When Nature Decides to Join in the Firework Fun . . . Things Don’t Go So Well

I had an exciting blog topic for this week that I was working on, but it turns out that I’m not fit for finishing the rough draft or editing what I have. In between long naps and lots of pain medication, I’m just pretty much sitting here in shock that I was mildly electrocuted by a nearby lightning strike (I’m still secretly happy it wasn’t a panic attack).

So this week readers get my fun little tale that will probably seem so much more fun to tell in about a year when I’m no longer freaked out, and I’m getting a break from trying to write something profound.

I call this tale: Since When Did I Become the Fireworks? (mostly because I really can’t think right now)

It was the fourth of July, but the fireworks were all wrong. There were no pretty colors lighting up the sky or gorgeous patterns blossoming before our eyes. It was the middle of the afternoon, but the sky was black. Rain poured down in dancing sheets as thunder shook the walls of the store.

It was almost closing, and I was anxious to get home where I could bundle up in blankets and turn a movie up louder than the storm. My heart sank as a group of six people walked in and started browsing around.

They’re just waiting out the rain, I told myself. They’ll leave soon.

They had just enough time to scatter themselves when the power died.

“Oops, hold on!” my coworker called. “Stay where you are, I’ve got a flashlight and will come get you.”

I fumbled around on the counter for the flashlight we’d dug out earlier and handed it to her. As she gathered those in the back, I began herding the few near me.

“You’ve got something to your left, ma’am.” I reached out to guide her, but hesitated. “Do you mind if I touch your arm?”

“No, go ahead,” she replied.

Grabbing her upper arm, I navigated her towards the group with my coworker. A few others had found their way to the light on their own.

“Okay,” Eva said, when everyone was together. “We’re going to have to close the store now, but we open again tomorrow at nine.”

There were a few scattered groans as people pulled on their jackets.

“We’re sorry for the inconvenience. Hope you have a good holiday!” She followed them to the door, locking it after they were gone. She jogged towards the office with the flashlight, calling behind her, “I have to shut down the back computer before the emergency power dies.”

“I’ll need the flashlight when you’re done so I can count the registers.” I started to imagine the fun of sitting at home with lit candles as I made my way to the counter.

“There’s another flashlight in the drawer,” Eva said.

But it was too dark to see even the outline of things in the drawer. In a stroke of insight that probably should have happened earlier, I grabbed my cell phone and tried to use the backlight as a dim flashlight, but it still wasn’t bright enough. I didn’t find the flashlight until Eva pulled it out for me.

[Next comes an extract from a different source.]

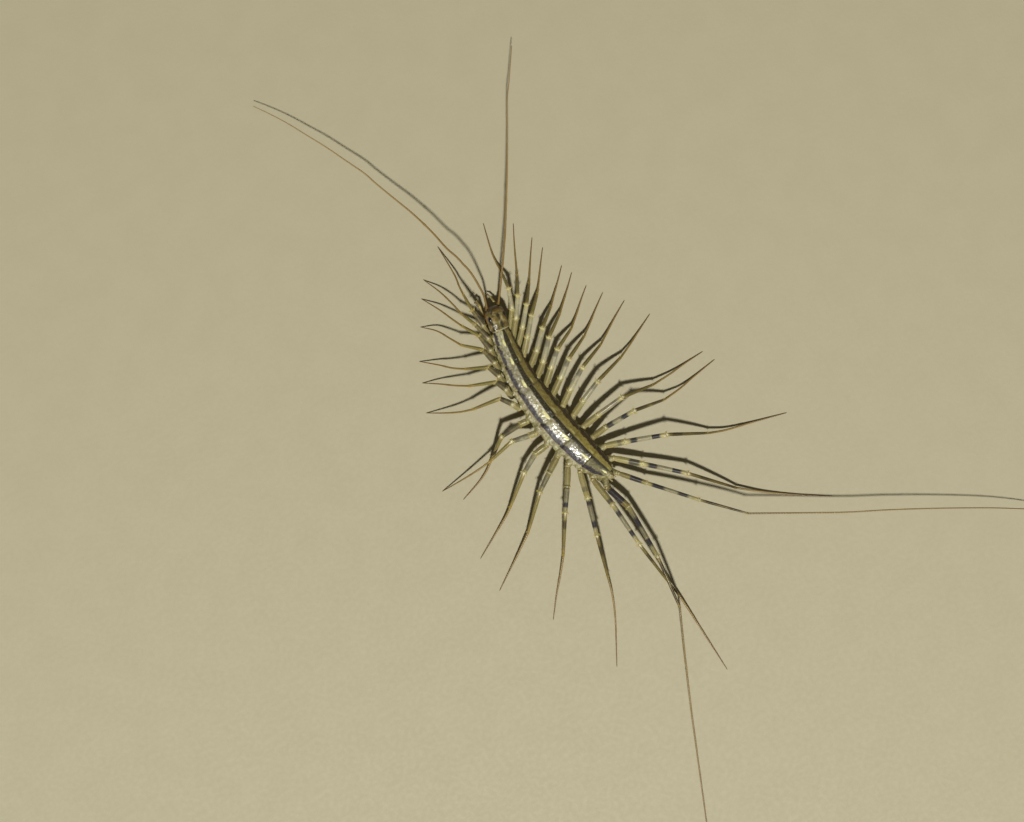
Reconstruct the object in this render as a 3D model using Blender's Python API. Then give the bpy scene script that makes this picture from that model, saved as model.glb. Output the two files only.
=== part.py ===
"""House centipede at life size, standing still: plates, trunk, head, feelers and thirty legs."""
import math
import bpy
import numpy as np

# plan grid the pose is laid out on: one unit is GRID millimetres
GRID = 0.137
PLAN_U, PLAN_V = 512.0, 411.0
PLAN_H = 350.0                 # mm, height above the floor the plan is seen from
ROW_X = (-0.8436, -0.5355)     # the animal's left, in plan (right, up)
ROW_Y = (0.5355, -0.8436)      # toward the tail
SHIFT = (-21.99, 10.737)             # mm, puts the whole about the origin

TILT_MM = 0.001


def plan(px, py, z):
    k = GRID * (1.0 - z / PLAN_H)
    u = (px - PLAN_U) * k
    v = (PLAN_V - py) * k
    return np.array((ROW_X[0] * u + ROW_X[1] * v - SHIFT[0],
                     ROW_Y[0] * u + ROW_Y[1] * v - SHIFT[1], z))


def unplan_dir(du, dv):
    """Plan direction (right, down) as a row direction."""
    v = -dv
    return np.array((ROW_X[0] * du + ROW_X[1] * v, ROW_Y[0] * du + ROW_Y[1] * v, 0.0))


def catmull(P, n):
    P = np.asarray(P, float)
    Q = np.vstack([2 * P[0] - P[1], P, 2 * P[-1] - P[-2]])
    out = []
    for i in range(1, len(Q) - 2):
        a, b, c, d = Q[i - 1], Q[i], Q[i + 1], Q[i + 2]
        for k in range(n):
            t = k / n
            out.append(0.5 * (2 * b + (c - a) * t + (2 * a - 5 * b + 4 * c - d) * t * t
                              + (3 * b - a - 3 * c + d) * t ** 3))
    out.append(Q[-2])
    return np.array(out)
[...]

I counted the first register quickly as Eva called the manager to explain what had happened. I had just opened the second register to count it when the store suddenly lit up with white light and the sky growled as loudly as if it were in the room with us.

I screamed, my hand involuntarily flinging quarters across the counter. My heart was racing as I gasped desperately for air I suddenly seemed unable to breathe.

Shit, not a panic attack over thunder, I pled with my body as tingling spread from my head to my fingers. Dropping to my knees, I curled into a ball with my head resting on the tiles. My medicine was in the back, but I wouldn’t be able to get it for this panic attack. My muscles had seized up and my ears felt like they were on fire. I think I was wimpering, but I couldn’t hear anything outside of the roar in my eardrums.

Eva said something indistinct about screaming and lightning hitting the building. I thought she was talking to me, but I couldn’t respond. The roaring began to subside along with the heat. I pulled my head up and saw Eva saying goodbye and hanging up the phone.

Embarrassment washed over me as I tried to get up and failed. My muscles simply wouldn’t respond at first. “I don’t feel good,” I whimpered.

I had begun thinking of ways to blow off the panic attack as funny when Eva asked me, “Did you feel that too?”

“You felt it?” I reacted with as much shock as my body would allow, which wasn’t much.

“Yeah, my head felt all buzzy and tingly. My hair stood up on my neck. I think the building got hit and we got some of it.”

I managed to stand up. “Holy shit, my head hurts.”

“Take it slow,” Eva cautioned when I began gathering the quarters and counting again. “We’re not leaving here until it’s safer anyway.”

The counting was fuzzy, and my fingers felt clumsy. But the calculator helped. It wasn’t until I tried to walk to the back that I noticed my coordination and balance were off. I staggered like I was drunk, catching myself on the counter. I swore, then remembered I was at work and looked around quickly to make sure no customers heard, only remembering that we were closed after I saw how dark it was.

Nausea hit us both soon after and we sat in the office waiting for the storms outside and in our stomachs to pass somewhat before finally locking up and going home.

The END!

Have a good week all! Stay far away from lightning!